The weather has been hot and humid but dry here in Ban Pho but at last a storm came and flooded all the dry rice fields. Since the monsoon has broken we have rain most afternoons.

After the rain there was much fishing and many insects to eat. People here catch the insects overnight with florescent tubes over sheets of corrugated iron at an angle so the insects are directed into a container of water. In the morning they fry them up and during the day delicately eat the bodies taking off the wings. They even eat the termite nymphs which they collect in their thousands.

There has been great excitement as after a long hot dry period many small round mushrooms appeared. They are mainly underground and have no stem looking a bit like small round truffles. It’s quite unusual they tell me to have these delicacies and everybody has been eating them for several days.
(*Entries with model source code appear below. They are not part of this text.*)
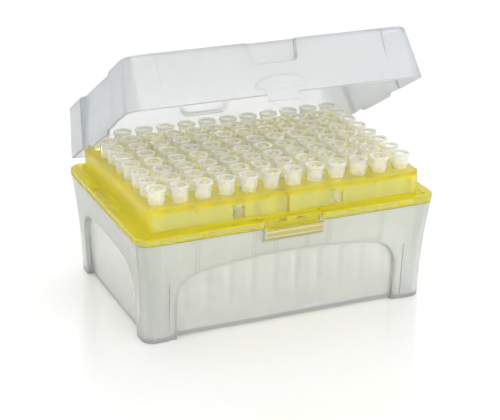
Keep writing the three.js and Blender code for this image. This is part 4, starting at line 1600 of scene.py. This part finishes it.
@dataclass
class Studio:
    """Pale floor, white surroundings, soft lamps and the camera."""

    azimuth: float = -23.608
    elevation: float = 21.988
    roll: float = 0.456
    lens: float = 108.97
    sight: float = 100.0
    eye: Triple = (-220.611, -510.483, 253.532)
    floor_size: float = 6000.0
    floor_colour: Triple = (0.97, 0.97, 0.97)
    floor_gloss: float = 0.15
    floor_index: float = 1.7
    sky: float = 0.93
    bounces: int = 40
    # Place, side and power of each lamp.
    lamps: tuple[tuple[Triple, float, float], ...] = (
        ((250, -1000, 420), 1000, 2.8), ((200, 700, 1000), 1200, 3.8))

    def camera(self) -> None:
        """Set up the camera."""
        data = bpy.data.cameras.new("camera")
        data.lens = self.lens
        data.clip_end = self.sight
        made = added_to_scene(data)
        turn = Euler((math.radians(90 - self.elevation), 0, math.radians(self.azimuth))).to_matrix()
        turn = turn @ Matrix.Rotation(math.radians(self.roll), 3, "Z")
        made.matrix_world = Matrix.Translation(Vector(self.eye) * MM) @ turn.to_4x4()
        bpy.context.scene.camera = made

    def world(self) -> None:
        """Light the room evenly; the camera and mirrored or refracted rays see plain white."""
        bpy.context.scene.world = bpy.data.worlds.new("studio")
        made = Graph(bpy.context.scene.world)
        seen = sum(made.node("ShaderNodeLightPath", output=f"Is {ray} Ray")
                   for ray in ("Camera", "Glossy", "Transmission"))
        strength = seen.spread(0, 1, self.sky, 1)
        made.node("ShaderNodeOutputWorld", [made.node("ShaderNodeBackground", ((1, 1, 1, 1), strength))])

    def floor(self) -> None:
        """Lay the pale, faintly glossy floor."""
        floor = Shape.primitive("floor", bpy.ops.mesh.primitive_plane_add, size=self.floor_size * MM)
        surface = {"Base Color": (*self.floor_colour, 1), "Roughness": self.floor_gloss, "IOR": self.floor_index}
        floor.object.data.materials.append(Graph(bpy.data.materials.new("floor")).principled(surface))

    def lights(self) -> None:
        """Hang the soft lamps."""
        for index, (place, size, power) in enumerate(self.lamps):
            data = bpy.data.lights.new(f"lamp_{index}", "AREA")
            data.size = size * MM
            data.energy = power
            made = added_to_scene(data)
            made.location = Vector(place) * MM
            made.rotation_euler = (-Vector(place)).to_track_quat("-Z", "Y").to_euler()

    def build(self) -> None:
        """Set up the room."""
        self.camera()
        self.world()
        self.floor()
        self.lights()
        scene = bpy.context.scene
        scene.view_settings.view_transform = "Standard"
        for limit in ("max", "diffuse", "glossy", "transmission", "transparent_max"):
            setattr(scene.cycles, f"{limit}_bounces", self.bounces)
        scene.cycles.blur_glossy = 0
        scene.cycles.sample_clamp_indirect = 0


# ---- whole ----------------------------------------------------------------------------------------


def place_piece(shape: Shape, layout: Layout, finish: Sequence[bpy.types.Material], body: str,
                node: str) -> None:
    """Set a modelled piece down in the frame and dress it.

    Args:
        shape: The piece.
        layout: Where the frame has things.
        finish: Materials of its faces and of its roundings.
        body: Body that it moves with.
        node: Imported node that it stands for.
    """
    shape.moved(0, layout.back, 0)
    for index, material in enumerate(finish):
        shape.object.data.materials[index] = material
    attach(shape.object, body)
    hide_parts(node)
    LOG.info("%s: %d faces, rides on %s", shape.object.name, len(shape.object.data.polygons), body)


def main() -> None:
    """Build and dress the box of tips, then the room."""
    logging.basicConfig(level=logging.INFO, format="%(name)s %(message)s")
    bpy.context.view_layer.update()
    grid = TipGrid(Tip())
    layout = Layout.read(grid.pitch)
    tub, rack, lid = Tub(layout), Rack(grid, layout), Lid(layout)
    tip_finish = Finish.TIP.value.materials()
    milky = [*Finish.TUB.value.materials(tub.marks), Finish.CATCH.value.material(tub.catch_marks)]
    place_piece(tub.build(), layout, milky, "box", "tub")
    place_piece(rack.build(), layout, Finish.RACK.value.materials(rack.marks), "box", "tip_rack")
    place_piece(lid.build(), layout, Finish.LID.value.materials(lid.marks), "lid", "lid")
    for label, tip in grid.build().items():
        loose = f"tip_{label}" in frame["nodes"]
        place_piece(tip, layout, tip_finish, "box", f"tip_{label}" if loose else "tip_rack")
    Studio().build()


if __name__ == "__main__":
    main()
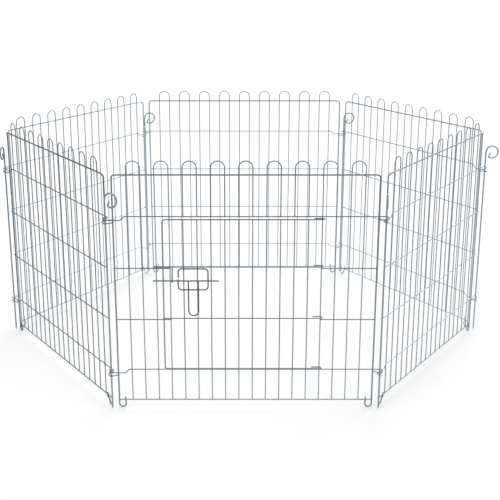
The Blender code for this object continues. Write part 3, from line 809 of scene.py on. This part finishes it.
def add_hairpin(shape, number, wander=WANDER):
    """Draw a pair of legs with their hoop, welded to the top and bottom rails."""
    shape.wire(hairpin_route(number, BOTTOM_RAIL), LEG_WIRE, wander=wander)
    for leg in (number, number + 1):
        shape.weld(at(leg_along(leg), RAIL_WELD_DEPTH, TOP_RAIL), LEG_WIRE)
        shape.weld(at(leg_along(leg), LEG_DEPTH, BOTTOM_RAIL), LEG_WIRE * BUTT_WELD)


def add_infill(panel):
    """Draw a plain panel's legs and bottom rail."""
    shape = panel_shape(panel, "infill")
    add_bottom_rail(shape)
    for number in range(1, LEG_COUNT, 2):
        add_hairpin(shape, number)
    place_panel_piece(shape, panel, "infill", "infill")


def add_door_panel_infill():
    """Draw the front panel's legs, stubs and bottom rail, with the hinge leg and its pair straight."""
    shape = panel_shape("front", "infill")
    add_bottom_rail(shape)
    for number in range(1, LEG_COUNT, 2):
        if number < JAMB_LEG or number >= HINGE_LEG:
            add_hairpin(shape, number, 0.0 if number == HINGE_LEG else WANDER)
    for number in DOORWAY_LEGS:
        foot = at(leg_along(number), LEG_DEPTH, BOTTOM_RAIL)
        head = at(leg_along(number), LEG_DEPTH, WIRE_4 + STUB_OVERHANG)
        shape.wire([foot, head], LEG_WIRE)
        shape.weld(foot, LEG_WIRE * BUTT_WELD)
    place_panel_piece(shape, "front", "infill", "infill")


def add_hinge_wires(panel, head=False):
    """Draw a panel's two wires with hinge eyes, and over a doorway its hoops."""
    upper = panel_shape(panel, "upper_hinge_wire")
    upper.wire(hinge_wire_route(WIRE_1), CROSS_WIRE)
    weld_to_legs(upper, EVERY_LEG, WIRE_1)
    if head:
        for number in DOORWAY_LEGS[::2]:
            route = hairpin_route(number, WIRE_1 - HEAD_OVERHANG, HEAD_DEPTH, WIRE_1 + HEAD_LEAN_HEIGHT)
            upper.wire(route, LEG_WIRE)
            for leg in (number, number + 1):
                upper.weld(at(leg_along(leg), RAIL_WELD_DEPTH, TOP_RAIL), LEG_WIRE)
    lower = panel_shape(panel, "lower_hinge_wire")
    lower.wire(hinge_wire_route(WIRE_4), CROSS_WIRE)
    weld_to_legs(lower, EVERY_LEG, WIRE_4)
    for shape, level in ((upper, WIRE_1), (lower, WIRE_4)):
        for side, end_level in ((-1, level - EYE_STEP), (1, level)):
            shape.weld(at(side * SIDE, CROSS_DEPTH / 2, end_level), CROSS_WIRE)
            shape.weld(at(side * SIDE, CROSS_DEPTH / 2, end_level - EYE_DROP), CROSS_WIRE)
    place_panel_piece(upper, panel, "upper_hinge_wire", "cross_wire")
    place_panel_piece(lower, panel, "lower_hinge_wire", "cross_wire")


def add_plain_wire(panel, wire, legs, start=-WIRE_END, end=WIRE_END, which=""):
    """Draw a straight cross wire, or the one of its stubs that is named."""
    level = PLAIN_WIRES[wire]
    shape = panel_shape(panel, wire)
    shape.wire([at(start, CROSS_DEPTH, level), at(end, CROSS_DEPTH, level)], CROSS_WIRE)
    weld_to_legs(shape, legs, level)
    for side in (-1, 1):
        if start <= side * SIDE <= end:
            shape.weld(at(side * SIDE, CROSS_DEPTH / 2, level), CROSS_WIRE)
    place_panel_piece(shape, panel, wire + which, "cross_wire")


def add_plain_panel(panel):
    """Draw the six pieces of a panel without a door."""
    add_frame(panel)
    add_infill(panel)
    add_hinge_wires(panel)
    for wire in PLAIN_WIRES:
        add_plain_wire(panel, wire, EVERY_LEG)


def add_front_panel():
    """Draw the door panel's own pieces."""
    add_frame("front")
    add_door_panel_infill()
    add_hinge_wires("front", head=True)
    jamb_end = leg_along(JAMB_LEG) + WIRE_END_LAP
    hinge_start = leg_along(HINGE_LEG) - WIRE_END_LAP
    for wire in PLAIN_WIRES:
        add_plain_wire("front", wire, range(1, JAMB_LEG + 1), end=jamb_end, which="_left")
        add_plain_wire("front", wire, range(HINGE_LEG, LEG_COUNT + 1), start=hinge_start, which="_right")
    keeper = Shape()
    keeper.wire(keeper_route(), KEEPER_WIRE, wander=0.0)
    for number in (JAMB_LEG - 1, JAMB_LEG):
        keeper.weld(at(leg_along(number), LEG_WELD_DEPTH, KEEPER_LEVEL), KEEPER_WIRE)
    place_piece(keeper, "bolt_keeper", "front_panel", "latch", panel_matrix("front"))


def add_door():
    """Draw the door with the guide of its bolt."""
    placing = panel_matrix("front")
    grille = Shape(SEEDS["door"])
    grille.wire(door_frame_route(), DOOR_WIRE, wander=0.0)
    for number in DOORWAY_LEGS:
        ends = [at(leg_along(number), DOOR_DEPTH, DOOR_BOTTOM), at(leg_along(number), DOOR_DEPTH, DOOR_TOP)]
        grille.wire(ends, BAR_WIRE)
        for end in ends:
            grille.weld(end, BAR_WIRE * BUTT_WELD)
    place_piece(grille, "door_grille", "door", "door", placing)
    depth = (DOOR_DEPTH + DOOR_CROSS_DEPTH) / 2
    for wire, panel_level in PLAIN_WIRES.items():
        level = panel_level + DOOR_WIRE_LIFT
        shape = Shape()
        shape.wire(door_cross_route(level), CROSS_WIRE, wander=0.0)
        for number in DOORWAY_LEGS:
            shape.weld(at(leg_along(number), depth, level), CROSS_WIRE)
        shape.weld(at(free_side(), depth, level), CROSS_WIRE)
        place_piece(shape, "door_" + wire, "door", "cross_wire", placing)
    guide = Shape()
    guide.wire(guide_route(), LATCH_WIRE, wander=0.0)
    for number in (JAMB_LEG + 1, JAMB_LEG + 2):
        for level in (GUIDE_TOP, GUIDE_BOTTOM):
            guide.weld(at(leg_along(number), (DOOR_DEPTH + GUIDE_DEPTH) / 2, level), LATCH_WIRE)
    place_piece(guide, "bolt_guide", "door", "latch", placing)


def add_bolt():
    """Draw the sliding bolt and its hanging handle."""
    rod = Shape()
    start = leg_along(JAMB_LEG) + BOLT_START
    ends = [at(start, BOLT_DEPTH, BOLT_LEVEL), at(start + BOLT_LENGTH, BOLT_DEPTH, BOLT_LEVEL)]
    rod.wire(ends, LATCH_WIRE, wander=0.0)
    place_piece(rod, "bolt_rod", "bolt", "latch", panel_matrix("front"))
    handle = Shape()
    handle.wire(handle_route(), LATCH_WIRE, wander=0.0)
    for along in (0, HANDLE_WIDTH):
        handle.weld(at(along, HANDLE_DEPTH / 2, 0), LATCH_WIRE)
    lean = Matrix.Translation(joint_place("handle_swing")) @ Matrix.Rotation(HANDLE_LEAN, 4, "X")
    place_piece(handle, "bolt_handle", "handle", "latch", lean)


def add_pins():
    """Draw the six corner pins."""
    places = pin_places()
    point, *rod = pin_route()
    route = [point] + spaced(thinned(rod))
    shares = [PIN_POINT_DIAMETER / PIN_WIRE] + [1.0] * (len(route) - 1)
    for corner, heading in CURL_HEADINGS.items():
        shape = Shape()
        shape.wire(route, PIN_WIRE, shares=shares, wander=0.0)
        turn = Matrix.Rotation(math.radians(heading), 4, "Z")
        placing = Matrix.Translation(places[corner]) @ turn
        place_piece(shape, corner + "_pin", corner + "_pin_body", "pin", placing)


def seen_directly(tree):
    """Return a socket that is 1 for rays from the camera, a mirror or glass, and 0 for the light itself."""
    seen = new_node(tree, "ShaderNodeLightPath")
    mirrored = new_node(tree, "ShaderNodeMath", operation="MAXIMUM")
    either = new_node(tree, "ShaderNodeMath", operation="MAXIMUM")
    tree.links.new(seen.outputs["Is Glossy Ray"], mirrored.inputs[0])
    tree.links.new(seen.outputs["Is Transmission Ray"], mirrored.inputs[1])
    tree.links.new(seen.outputs["Is Camera Ray"], either.inputs[0])
    tree.links.new(mirrored.outputs[0], either.inputs[1])
    return either.outputs[0]


def add_floor():
    """Lay a plain pale floor that shows white, less the shadows that fall on it."""
    mesh = bpy.data.meshes.new("floor")
    half = FLOOR_REACH
    corners = [(-half, -half, 0), (half, -half, 0), (half, half, 0), (-half, half, 0)]
    mesh.from_pydata(corners, [], [(0, 1, 2, 3)])
    floor = bpy.data.objects.new("floor", mesh)
    floor.location.z = -TOUCH
    bpy.context.scene.collection.objects.link(floor)
    material = bpy.data.materials.new("pale_floor")
    material.use_nodes = True
    tree = material.node_tree
    tree.nodes.clear()
    output = new_node(tree, "ShaderNodeOutputMaterial")
    total = new_node(tree, "ShaderNodeAddShader")
    matt = new_node(tree, "ShaderNodeBsdfDiffuse", Color=(FLOOR_TONE, FLOOR_TONE, FLOOR_TONE, 1))
    lit = WORLD_LEVEL
    for _, place, strength in LIGHTS:
        lit += strength * Vector(place).normalized().z / math.pi
    glow = new_node(tree, "ShaderNodeEmission")
    share = new_node(tree, "ShaderNodeMath", operation="MULTIPLY")
    share.inputs[1].default_value = 1.0 + FLOOR_MARGIN - FLOOR_TONE * lit
    tree.links.new(seen_directly(tree), share.inputs[0])
    tree.links.new(share.outputs[0], glow.inputs["Strength"])
    tree.links.new(matt.outputs[0], total.inputs[0])
    tree.links.new(glow.outputs[0], total.inputs[1])
    tree.links.new(total.outputs[0], output.inputs["Surface"])
    mesh.materials.append(material)


def add_light():
    """Light the run softly and evenly, with a white world and three wide suns."""
    world = bpy.data.worlds.new("studio")
    bpy.context.scene.world = world
    world.use_nodes = True
    tree = world.node_tree
    background = tree.nodes["Background"]
    background.inputs["Color"].default_value = (1, 1, 1, 1)
    level = new_node(tree, "ShaderNodeMapRange", To_Min=WORLD_LEVEL, To_Max=1.0)
    tree.links.new(seen_directly(tree), level.inputs["Value"])
    tree.links.new(level.outputs[0], background.inputs["Strength"])
    for name, place, strength in LIGHTS:
        lamp = bpy.data.lights.new(name, "SUN")
        lamp.angle = LIGHT_SPREAD
        lamp.energy = strength
        holder = bpy.data.objects.new(name, lamp)
        holder.location = place
        holder.rotation_euler = (-Vector(place)).to_track_quat("-Z", "Y").to_euler()
        bpy.context.scene.collection.objects.link(holder)


def add_camera():
    """Set the camera where the photograph was taken."""
    camera = bpy.data.cameras.new("photo_camera")
    camera.sensor_width = SENSOR_WIDTH
    camera.lens = FOCAL_PIXELS / PHOTO_WIDTH * SENSOR_WIDTH
    camera.shift_x = 0.5 - OPTICAL_CENTRE[0] / PHOTO_WIDTH
    camera.shift_y = OPTICAL_CENTRE[1] / PHOTO_WIDTH - 0.5
    holder = bpy.data.objects.new("photo_camera", camera)
    front_middle = panel_matrix("front").translation
    holder.location = front_middle + Vector(CAMERA_FROM_FRONT)
    holder.rotation_euler = (math.pi / 2 - CAMERA_PITCH, 0, 0)
    bpy.context.scene.collection.objects.link(holder)
    bpy.context.scene.camera = holder


noise.seed_set(WANDER_SEED)
bpy.context.scene.view_settings.view_transform = "Standard"
add_camera()
add_light()
add_floor()
add_front_panel()
for plain_panel in list(PANELS)[1:]:
    add_plain_panel(plain_panel)
add_door()
add_bolt()
add_pins()
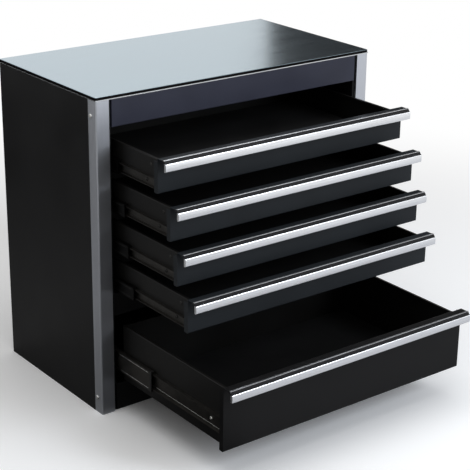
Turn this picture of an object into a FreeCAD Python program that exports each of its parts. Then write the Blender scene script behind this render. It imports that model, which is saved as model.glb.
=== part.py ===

On the way to Phom Pisai we saw many people with baskets coming out of areas of bush carrying mushrooms they had collected.

Yesterday was a special temple day and all the houses in our section of Ban Pho (Moo 7) tied their houses together with the white ceremonial string I call magic string. Then late at night people and monks came around the houses and through earth on the roofs. Fantastic that the community should bind itself together with long continuous strands of string.

Today Waree's mother sprinkled water which had come from the temple over us. We are very blessed and have good luck I am sure. A sort of miniature Thai New Year. Did I tell you about that? Well another time maybe.